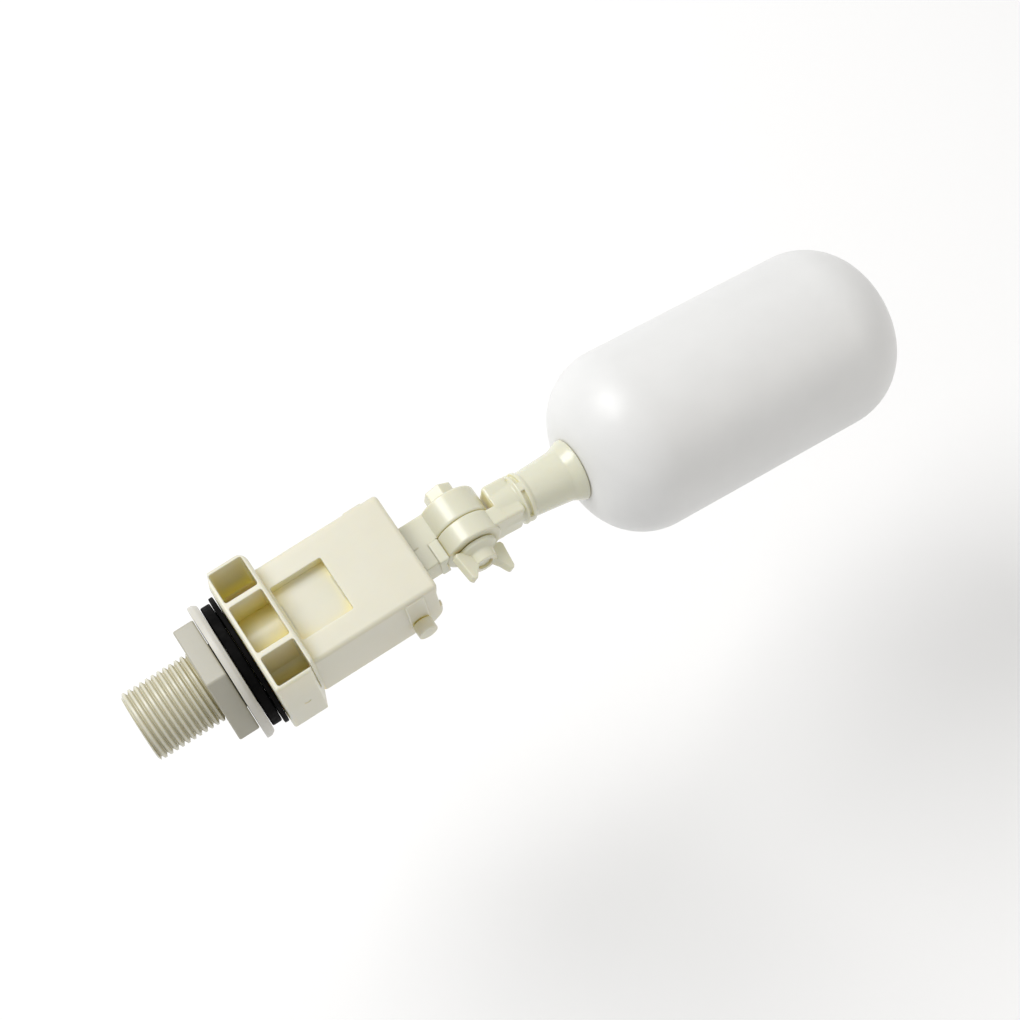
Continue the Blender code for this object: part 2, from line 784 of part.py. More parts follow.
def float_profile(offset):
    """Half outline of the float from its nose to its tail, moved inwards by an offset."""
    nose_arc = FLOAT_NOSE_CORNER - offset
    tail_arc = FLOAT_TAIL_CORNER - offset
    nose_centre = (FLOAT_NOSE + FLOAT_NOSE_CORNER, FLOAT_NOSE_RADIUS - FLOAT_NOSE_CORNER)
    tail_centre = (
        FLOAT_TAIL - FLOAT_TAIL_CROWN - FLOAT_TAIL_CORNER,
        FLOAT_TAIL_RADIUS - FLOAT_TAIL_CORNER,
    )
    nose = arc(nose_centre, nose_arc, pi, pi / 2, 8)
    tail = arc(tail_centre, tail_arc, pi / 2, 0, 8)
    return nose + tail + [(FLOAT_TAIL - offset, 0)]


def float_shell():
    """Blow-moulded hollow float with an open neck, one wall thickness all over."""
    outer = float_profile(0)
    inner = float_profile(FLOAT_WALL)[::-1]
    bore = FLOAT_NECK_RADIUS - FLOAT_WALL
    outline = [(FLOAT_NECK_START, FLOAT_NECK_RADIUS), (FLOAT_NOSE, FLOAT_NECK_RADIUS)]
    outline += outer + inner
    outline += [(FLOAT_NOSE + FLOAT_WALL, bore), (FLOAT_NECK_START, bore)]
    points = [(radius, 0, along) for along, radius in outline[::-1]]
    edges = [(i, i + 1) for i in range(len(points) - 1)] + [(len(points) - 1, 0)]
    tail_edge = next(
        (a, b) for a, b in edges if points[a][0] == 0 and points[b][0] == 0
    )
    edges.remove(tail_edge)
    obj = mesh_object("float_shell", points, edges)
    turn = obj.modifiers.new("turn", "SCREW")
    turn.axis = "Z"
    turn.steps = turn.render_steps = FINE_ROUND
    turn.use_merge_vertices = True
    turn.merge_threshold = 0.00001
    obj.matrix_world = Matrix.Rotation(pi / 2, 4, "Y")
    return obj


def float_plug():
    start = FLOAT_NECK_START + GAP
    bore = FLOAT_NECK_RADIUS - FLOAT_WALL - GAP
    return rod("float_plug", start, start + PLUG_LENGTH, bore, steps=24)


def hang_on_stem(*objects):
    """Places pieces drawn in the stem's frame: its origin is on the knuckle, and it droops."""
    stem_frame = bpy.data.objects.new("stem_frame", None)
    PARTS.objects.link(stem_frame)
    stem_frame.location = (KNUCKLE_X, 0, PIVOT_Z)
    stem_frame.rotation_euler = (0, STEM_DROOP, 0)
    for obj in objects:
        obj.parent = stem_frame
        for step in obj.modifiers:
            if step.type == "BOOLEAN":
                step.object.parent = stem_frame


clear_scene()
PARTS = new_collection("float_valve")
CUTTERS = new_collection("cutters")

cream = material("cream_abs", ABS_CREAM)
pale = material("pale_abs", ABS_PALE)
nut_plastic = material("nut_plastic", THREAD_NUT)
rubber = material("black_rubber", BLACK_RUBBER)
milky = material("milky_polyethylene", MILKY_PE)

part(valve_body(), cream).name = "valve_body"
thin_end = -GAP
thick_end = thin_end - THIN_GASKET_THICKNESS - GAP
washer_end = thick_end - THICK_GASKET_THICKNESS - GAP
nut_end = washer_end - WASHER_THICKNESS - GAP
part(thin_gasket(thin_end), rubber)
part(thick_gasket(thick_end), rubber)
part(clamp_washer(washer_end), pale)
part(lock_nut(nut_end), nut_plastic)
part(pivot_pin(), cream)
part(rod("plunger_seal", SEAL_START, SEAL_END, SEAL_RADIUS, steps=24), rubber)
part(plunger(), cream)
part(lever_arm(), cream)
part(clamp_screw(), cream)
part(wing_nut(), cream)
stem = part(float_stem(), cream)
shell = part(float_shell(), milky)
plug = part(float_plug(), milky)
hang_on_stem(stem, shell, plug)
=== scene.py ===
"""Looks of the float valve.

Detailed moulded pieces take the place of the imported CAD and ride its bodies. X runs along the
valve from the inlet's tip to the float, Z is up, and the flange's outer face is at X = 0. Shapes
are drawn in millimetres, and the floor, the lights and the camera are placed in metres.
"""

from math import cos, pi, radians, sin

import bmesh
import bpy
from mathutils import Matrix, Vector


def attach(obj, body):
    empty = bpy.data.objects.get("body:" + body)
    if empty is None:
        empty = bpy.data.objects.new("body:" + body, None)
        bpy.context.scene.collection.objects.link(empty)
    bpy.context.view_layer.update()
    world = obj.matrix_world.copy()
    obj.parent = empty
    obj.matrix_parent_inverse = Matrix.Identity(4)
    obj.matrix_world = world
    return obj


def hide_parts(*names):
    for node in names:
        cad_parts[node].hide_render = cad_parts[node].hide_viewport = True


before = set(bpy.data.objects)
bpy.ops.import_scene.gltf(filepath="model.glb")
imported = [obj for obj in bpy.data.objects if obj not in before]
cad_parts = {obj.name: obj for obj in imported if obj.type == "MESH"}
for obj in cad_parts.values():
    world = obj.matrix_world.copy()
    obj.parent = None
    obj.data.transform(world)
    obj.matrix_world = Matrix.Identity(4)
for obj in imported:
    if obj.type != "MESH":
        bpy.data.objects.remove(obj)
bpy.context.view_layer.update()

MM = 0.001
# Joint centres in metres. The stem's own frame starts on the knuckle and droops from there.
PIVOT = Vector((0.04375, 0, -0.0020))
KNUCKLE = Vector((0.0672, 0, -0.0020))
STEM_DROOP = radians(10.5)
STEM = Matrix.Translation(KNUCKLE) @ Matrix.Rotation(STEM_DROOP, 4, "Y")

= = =

_WORK TO COMPLETE:_ Restate the listing in full, word for word.

_THE RESULT:_
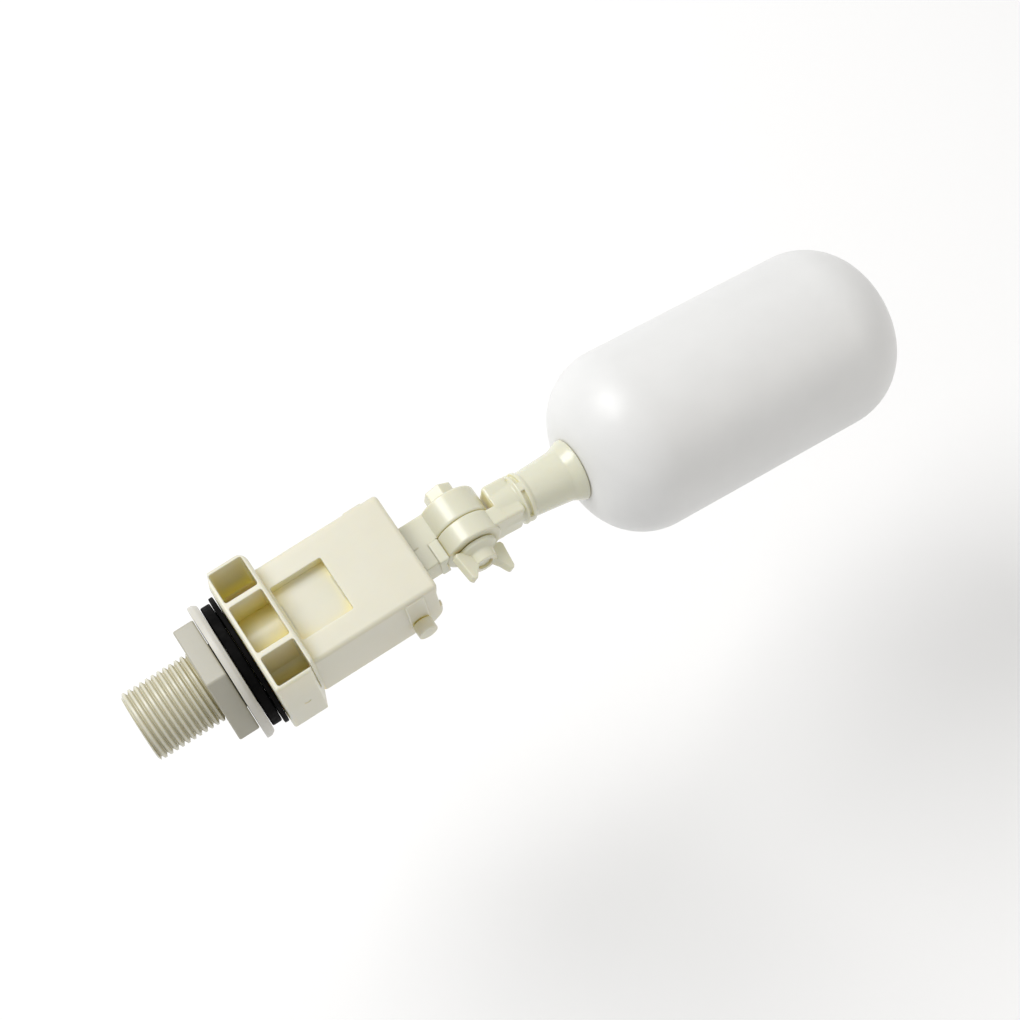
Continue the Blender code for this object: part 2, from line 784 of part.py. More parts follow.
def float_profile(offset):
    """Half outline of the float from its nose to its tail, moved inwards by an offset."""
    nose_arc = FLOAT_NOSE_CORNER - offset
    tail_arc = FLOAT_TAIL_CORNER - offset
    nose_centre = (FLOAT_NOSE + FLOAT_NOSE_CORNER, FLOAT_NOSE_RADIUS - FLOAT_NOSE_CORNER)
    tail_centre = (
        FLOAT_TAIL - FLOAT_TAIL_CROWN - FLOAT_TAIL_CORNER,
        FLOAT_TAIL_RADIUS - FLOAT_TAIL_CORNER,
    )
    nose = arc(nose_centre, nose_arc, pi, pi / 2, 8)
    tail = arc(tail_centre, tail_arc, pi / 2, 0, 8)
    return nose + tail + [(FLOAT_TAIL - offset, 0)]


def float_shell():
    """Blow-moulded hollow float with an open neck, one wall thickness all over."""
    outer = float_profile(0)
    inner = float_profile(FLOAT_WALL)[::-1]
    bore = FLOAT_NECK_RADIUS - FLOAT_WALL
    outline = [(FLOAT_NECK_START, FLOAT_NECK_RADIUS), (FLOAT_NOSE, FLOAT_NECK_RADIUS)]
    outline += outer + inner
    outline += [(FLOAT_NOSE + FLOAT_WALL, bore), (FLOAT_NECK_START, bore)]
    points = [(radius, 0, along) for along, radius in outline[::-1]]
    edges = [(i, i + 1) for i in range(len(points) - 1)] + [(len(points) - 1, 0)]
    tail_edge = next(
        (a, b) for a, b in edges if points[a][0] == 0 and points[b][0] == 0
    )
    edges.remove(tail_edge)
    obj = mesh_object("float_shell", points, edges)
    turn = obj.modifiers.new("turn", "SCREW")
    turn.axis = "Z"
    turn.steps = turn.render_steps = FINE_ROUND
    turn.use_merge_vertices = True
    turn.merge_threshold = 0.00001
    obj.matrix_world = Matrix.Rotation(pi / 2, 4, "Y")
    return obj


def float_plug():
    start = FLOAT_NECK_START + GAP
    bore = FLOAT_NECK_RADIUS - FLOAT_WALL - GAP
    return rod("float_plug", start, start + PLUG_LENGTH, bore, steps=24)


def hang_on_stem(*objects):
    """Places pieces drawn in the stem's frame: its origin is on the knuckle, and it droops."""
    stem_frame = bpy.data.objects.new("stem_frame", None)
    PARTS.objects.link(stem_frame)
    stem_frame.location = (KNUCKLE_X, 0, PIVOT_Z)
    stem_frame.rotation_euler = (0, STEM_DROOP, 0)
    for obj in objects:
        obj.parent = stem_frame
        for step in obj.modifiers:
            if step.type == "BOOLEAN":
                step.object.parent = stem_frame


clear_scene()
PARTS = new_collection("float_valve")
CUTTERS = new_collection("cutters")

cream = material("cream_abs", ABS_CREAM)
pale = material("pale_abs", ABS_PALE)
nut_plastic = material("nut_plastic", THREAD_NUT)
rubber = material("black_rubber", BLACK_RUBBER)
milky = material("milky_polyethylene", MILKY_PE)

part(valve_body(), cream).name = "valve_body"
thin_end = -GAP
thick_end = thin_end - THIN_GASKET_THICKNESS - GAP
washer_end = thick_end - THICK_GASKET_THICKNESS - GAP
nut_end = washer_end - WASHER_THICKNESS - GAP
part(thin_gasket(thin_end), rubber)
part(thick_gasket(thick_end), rubber)
part(clamp_washer(washer_end), pale)
part(lock_nut(nut_end), nut_plastic)
part(pivot_pin(), cream)
part(rod("plunger_seal", SEAL_START, SEAL_END, SEAL_RADIUS, steps=24), rubber)
part(plunger(), cream)
part(lever_arm(), cream)
part(clamp_screw(), cream)
part(wing_nut(), cream)
stem = part(float_stem(), cream)
shell = part(float_shell(), milky)
plug = part(float_plug(), milky)
hang_on_stem(stem, shell, plug)
=== scene.py ===
"""Looks of the float valve.

Detailed moulded pieces take the place of the imported CAD and ride its bodies. X runs along the
valve from the inlet's tip to the float, Z is up, and the flange's outer face is at X = 0. Shapes
are drawn in millimetres, and the floor, the lights and the camera are placed in metres.
"""

from math import cos, pi, radians, sin

import bmesh
import bpy
from mathutils import Matrix, Vector


def attach(obj, body):
    empty = bpy.data.objects.get("body:" + body)
    if empty is None:
        empty = bpy.data.objects.new("body:" + body, None)
        bpy.context.scene.collection.objects.link(empty)
    bpy.context.view_layer.update()
    world = obj.matrix_world.copy()
    obj.parent = empty
    obj.matrix_parent_inverse = Matrix.Identity(4)
    obj.matrix_world = world
    return obj


def hide_parts(*names):
    for node in names:
        cad_parts[node].hide_render = cad_parts[node].hide_viewport = True


before = set(bpy.data.objects)
bpy.ops.import_scene.gltf(filepath="model.glb")
imported = [obj for obj in bpy.data.objects if obj not in before]
cad_parts = {obj.name: obj for obj in imported if obj.type == "MESH"}
for obj in cad_parts.values():
    world = obj.matrix_world.copy()
    obj.parent = None
    obj.data.transform(world)
    obj.matrix_world = Matrix.Identity(4)
for obj in imported:
    if obj.type != "MESH":
        bpy.data.objects.remove(obj)
bpy.context.view_layer.update()

MM = 0.001
# Joint centres in metres. The stem's own frame starts on the knuckle and droops from there.
PIVOT = Vector((0.04375, 0, -0.0020))
KNUCKLE = Vector((0.0672, 0, -0.0020))
STEM_DROOP = radians(10.5)
STEM = Matrix.Translation(KNUCKLE) @ Matrix.Rotation(STEM_DROOP, 4, "Y")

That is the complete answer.